EXERCISE DIRECTIONS — Exactly reproduce the lines that follow.

PROVIDED MATERIAL —
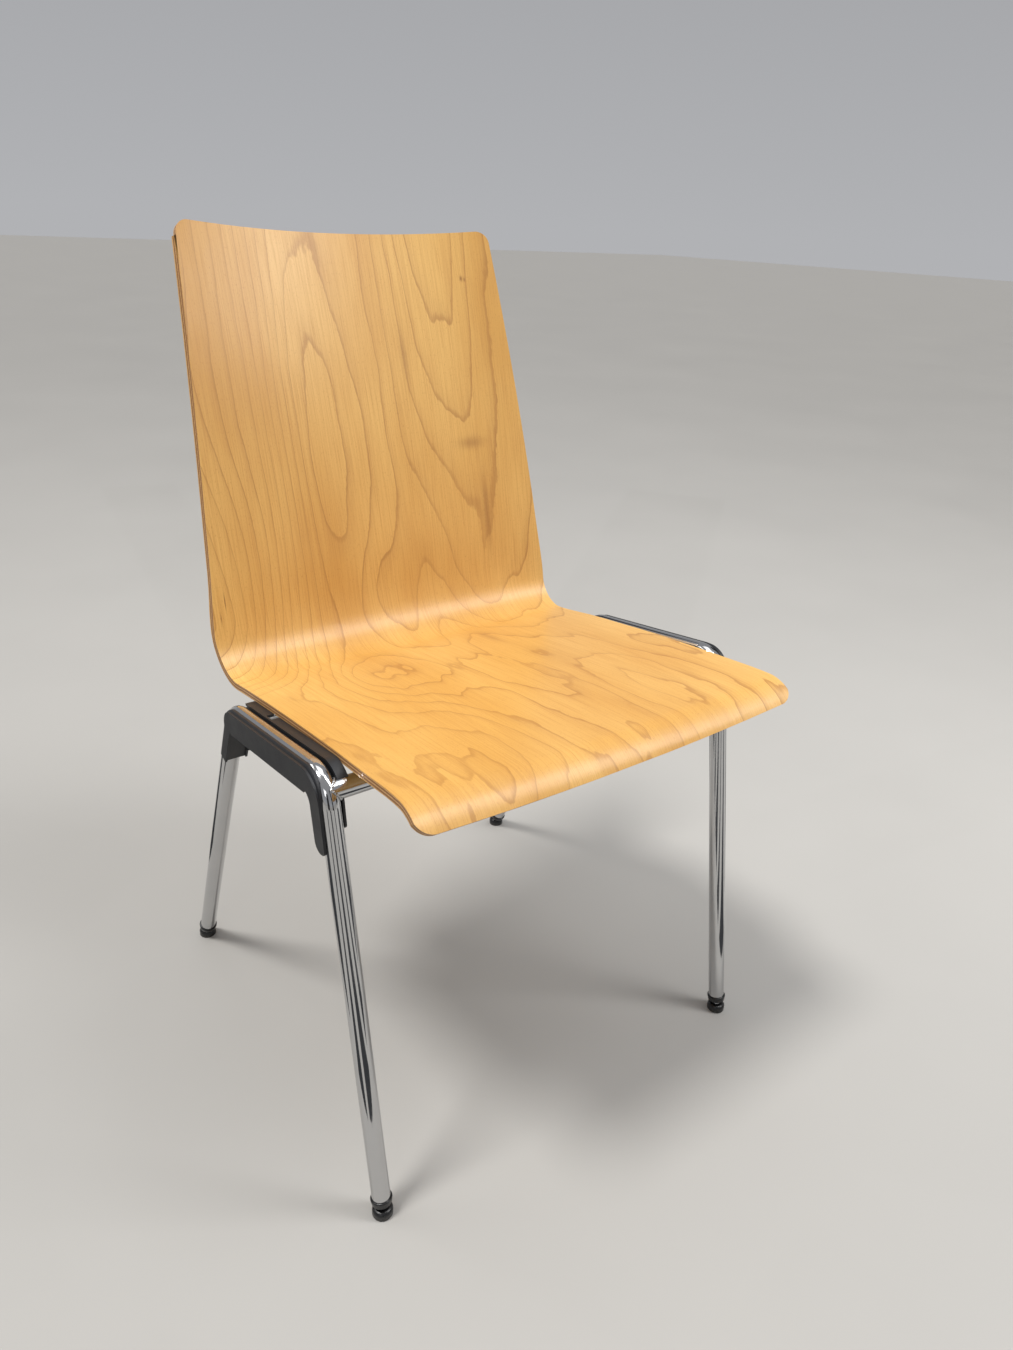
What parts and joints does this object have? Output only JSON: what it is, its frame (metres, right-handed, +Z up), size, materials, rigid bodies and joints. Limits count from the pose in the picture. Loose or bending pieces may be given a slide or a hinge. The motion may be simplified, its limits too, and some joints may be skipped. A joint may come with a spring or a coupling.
{
  "type": "stacking chair",
  "caption": "Stacking chair with a one-piece moulded plywood seat and back on a bent-tube frame with swivelling feet.",
  "frame": {"origin": "floor level, under the middle of the chair's outline in plan", "axes": "+Z up, the sitter faces -Y, +X to the right as seen from the front"},
  "size_m": [0.505, 0.5593, 0.8742],
  "materials": {
    "plywood": "satin clear lacquer",
    "chrome_tube": "polished",
    "strap_steel": "plated",
    "black_moulding": "fine grain",
    "glide_plastic": "smooth",
    "pad_rubber": "matte",
    "fixing_steel": "zinc plated",
    "insert_brass": "machined",
    "rivet_aluminium": "plain"
  },
  "bodies": {
    "chair": {"seat_shell": "plywood", "side_tube_left": "chrome_tube", "side_tube_right": "chrome_tube", "cross_tube_front": "chrome_tube", "cross_tube_rear": "chrome_tube", "seat_strap_left": "strap_steel", "seat_strap_right": "strap_steel", "spacer_pads": "pad_rubber", "seat_inserts": "insert_brass", "seat_screws": "fixing_steel", "stack_moulding_left": "black_moulding", "stack_moulding_right": "black_moulding", "moulding_rivets": "rivet_aluminium", "glide_plug_front_left": "glide_plastic", "glide_plug_front_right": "glide_plastic", "glide_plug_rear_left": "glide_plastic", "glide_plug_rear_right": "glide_plastic", "glide_stud_front_left": "fixing_steel", "glide_stud_front_right": "fixing_steel", "glide_stud_rear_left": "fixing_steel", "glide_stud_rear_right": "fixing_steel"},
    "foot_front_left": {"glide_foot_front_left": "glide_plastic"},
    "foot_front_right": {"glide_foot_front_right": "glide_plastic"},
    "foot_rear_left": {"glide_foot_rear_left": "glide_plastic"},
    "foot_rear_right": {"glide_foot_rear_right": "glide_plastic"}
  },
  "joints": [
    {"name": "tilt_front_left", "type": "hinge", "parent": "chair", "child": "foot_front_left", "pos_m": [-0.2405, -0.24243, 0.008], "axis": [1, 0, 0], "range_deg": [-8, 8]},
    {"name": "tilt_front_right", "type": "hinge", "parent": "chair", "child": "foot_front_right", "pos_m": [0.2405, -0.24243, 0.008], "axis": [1, 0, 0], "range_deg": [-8, 8]},
    {"name": "tilt_rear_left", "type": "hinge", "parent": "chair", "child": "foot_rear_left", "pos_m": [-0.2405, 0.23795, 0.008], "axis": [1, 0, 0], "range_deg": [-8, 8]},
    {"name": "tilt_rear_right", "type": "hinge", "parent": "chair", "child": "foot_rear_right", "pos_m": [0.2405, 0.23795, 0.008], "axis": [1, 0, 0], "range_deg": [-8, 8]}
  ]
}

ANSWER IN FULL —
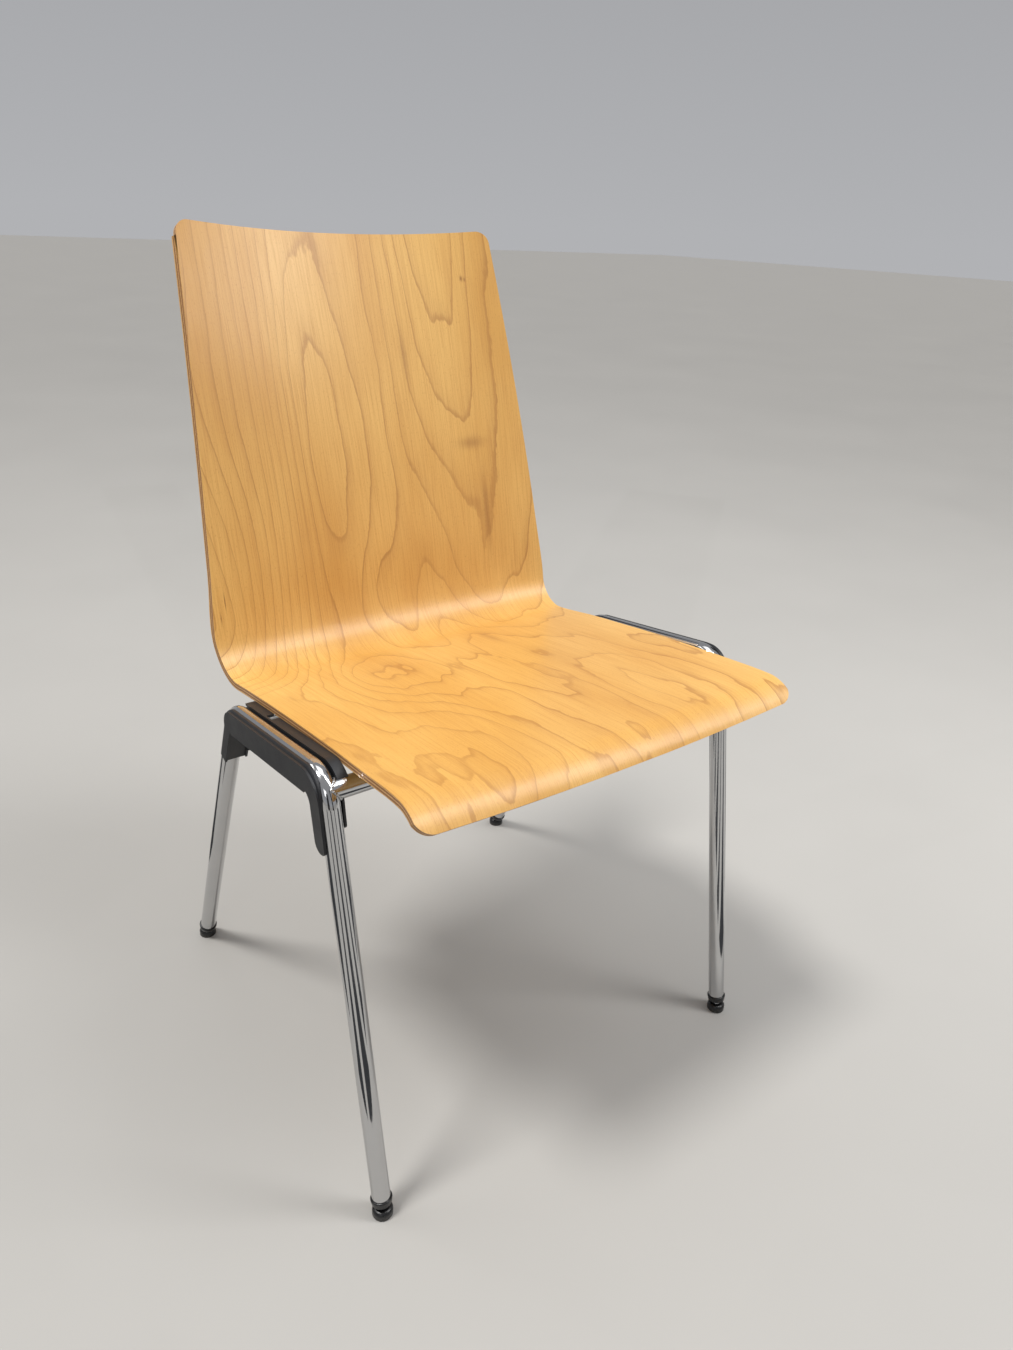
What parts and joints does this object have? Output only JSON: what it is, its frame (metres, right-handed, +Z up), size, materials, rigid bodies and joints. Limits count from the pose in the picture. Loose or bending pieces may be given a slide or a hinge. The motion may be simplified, its limits too, and some joints may be skipped. A joint may come with a spring or a coupling.
{
  "type": "stacking chair",
  "caption": "Stacking chair with a one-piece moulded plywood seat and back on a bent-tube frame with swivelling feet.",
  "frame": {"origin": "floor level, under the middle of the chair's outline in plan", "axes": "+Z up, the sitter faces -Y, +X to the right as seen from the front"},
  "size_m": [0.505, 0.5593, 0.8742],
  "materials": {
    "plywood": "satin clear lacquer",
    "chrome_tube": "polished",
    "strap_steel": "plated",
    "black_moulding": "fine grain",
    "glide_plastic": "smooth",
    "pad_rubber": "matte",
    "fixing_steel": "zinc plated",
    "insert_brass": "machined",
    "rivet_aluminium": "plain"
  },
  "bodies": {
    "chair": {"seat_shell": "plywood", "side_tube_left": "chrome_tube", "side_tube_right": "chrome_tube", "cross_tube_front": "chrome_tube", "cross_tube_rear": "chrome_tube", "seat_strap_left": "strap_steel", "seat_strap_right": "strap_steel", "spacer_pads": "pad_rubber", "seat_inserts": "insert_brass", "seat_screws": "fixing_steel", "stack_moulding_left": "black_moulding", "stack_moulding_right": "black_moulding", "moulding_rivets": "rivet_aluminium", "glide_plug_front_left": "glide_plastic", "glide_plug_front_right": "glide_plastic", "glide_plug_rear_left": "glide_plastic", "glide_plug_rear_right": "glide_plastic", "glide_stud_front_left": "fixing_steel", "glide_stud_front_right": "fixing_steel", "glide_stud_rear_left": "fixing_steel", "glide_stud_rear_right": "fixing_steel"},
    "foot_front_left": {"glide_foot_front_left": "glide_plastic"},
    "foot_front_right": {"glide_foot_front_right": "glide_plastic"},
    "foot_rear_left": {"glide_foot_rear_left": "glide_plastic"},
    "foot_rear_right": {"glide_foot_rear_right": "glide_plastic"}
  },
  "joints": [
    {"name": "tilt_front_left", "type": "hinge", "parent": "chair", "child": "foot_front_left", "pos_m": [-0.2405, -0.24243, 0.008], "axis": [1, 0, 0], "range_deg": [-8, 8]},
    {"name": "tilt_front_right", "type": "hinge", "parent": "chair", "child": "foot_front_right", "pos_m": [0.2405, -0.24243, 0.008], "axis": [1, 0, 0], "range_deg": [-8, 8]},
    {"name": "tilt_rear_left", "type": "hinge", "parent": "chair", "child": "foot_rear_left", "pos_m": [-0.2405, 0.23795, 0.008], "axis": [1, 0, 0], "range_deg": [-8, 8]},
    {"name": "tilt_rear_right", "type": "hinge", "parent": "chair", "child": "foot_rear_right", "pos_m": [0.2405, 0.23795, 0.008], "axis": [1, 0, 0], "range_deg": [-8, 8]}
  ]
}